It was a dark and stormy night…
One rainy night in 1816, Mary Godwin and her lover, Percy Bysshe Shelley, visited Lord Byron and his physician, Dr. John Polidori, at Byron’s villa in Switzerland. Relegated to the indoors by the weather, the four read ghost stories, discussed science and decided to hold a competition to see who could write the best scary story. From that event came “Frankenstein” and “The Vampyre”. This is the story of that dreary night, which would change the world of horror forever.

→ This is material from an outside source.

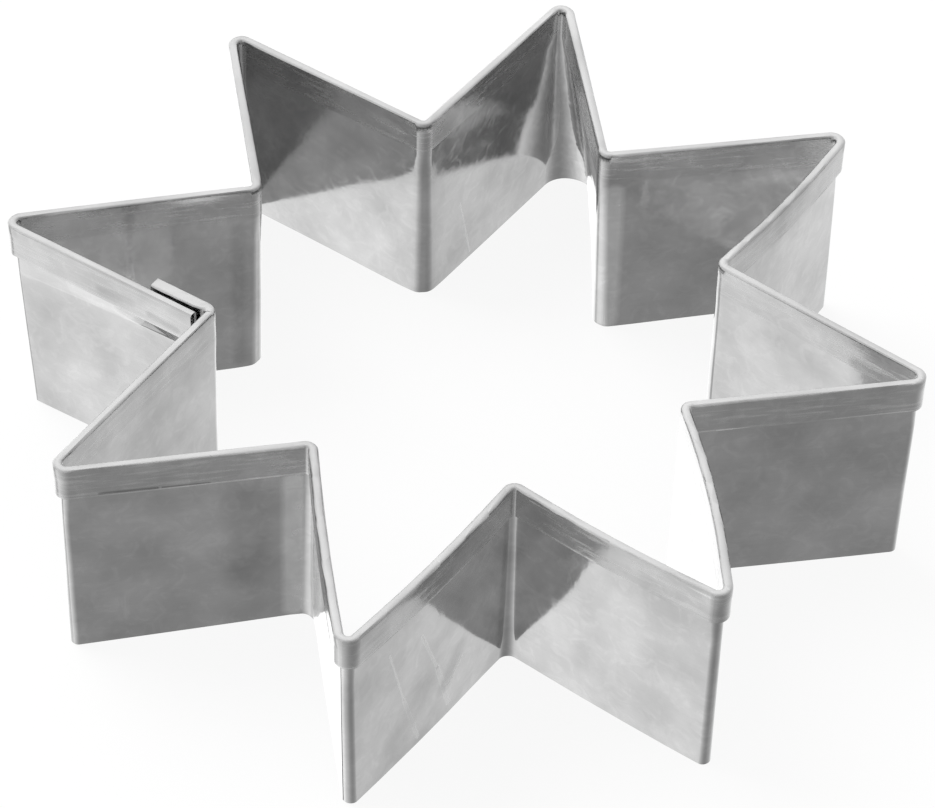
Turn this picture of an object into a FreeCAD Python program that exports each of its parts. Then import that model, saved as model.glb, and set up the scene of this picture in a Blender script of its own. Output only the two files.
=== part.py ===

With such rich source material, it’s amazing how badly this film misses its mark. Full of director Ken Russell’s (think “Altered States” and “Lair of the White Worm”) artistic excesses and some of Julian Sands’ (Percy Bysshe Shelly) most egregious overacting to date, the movie is more about the well-chronicled debauchery of Byron and his companions. The horrific elements of the tale play out more as a shared delusion brought on by too much laudanum and become secondary. The bulk of the film, instead, is more “Caligula” than the collection of ghost stories it could have been.
Disappointing and overdone, the film scores some points for creating a nice gloomy atmosphere – which isn’t easy to do when the story centers around a bunch of rich people hanging out at a Swiss chalet to party. Being familiar with Russell’s work, I’m pretty sure this is exactly the vision he was going for – but some darn fine story material was wasted in getting there.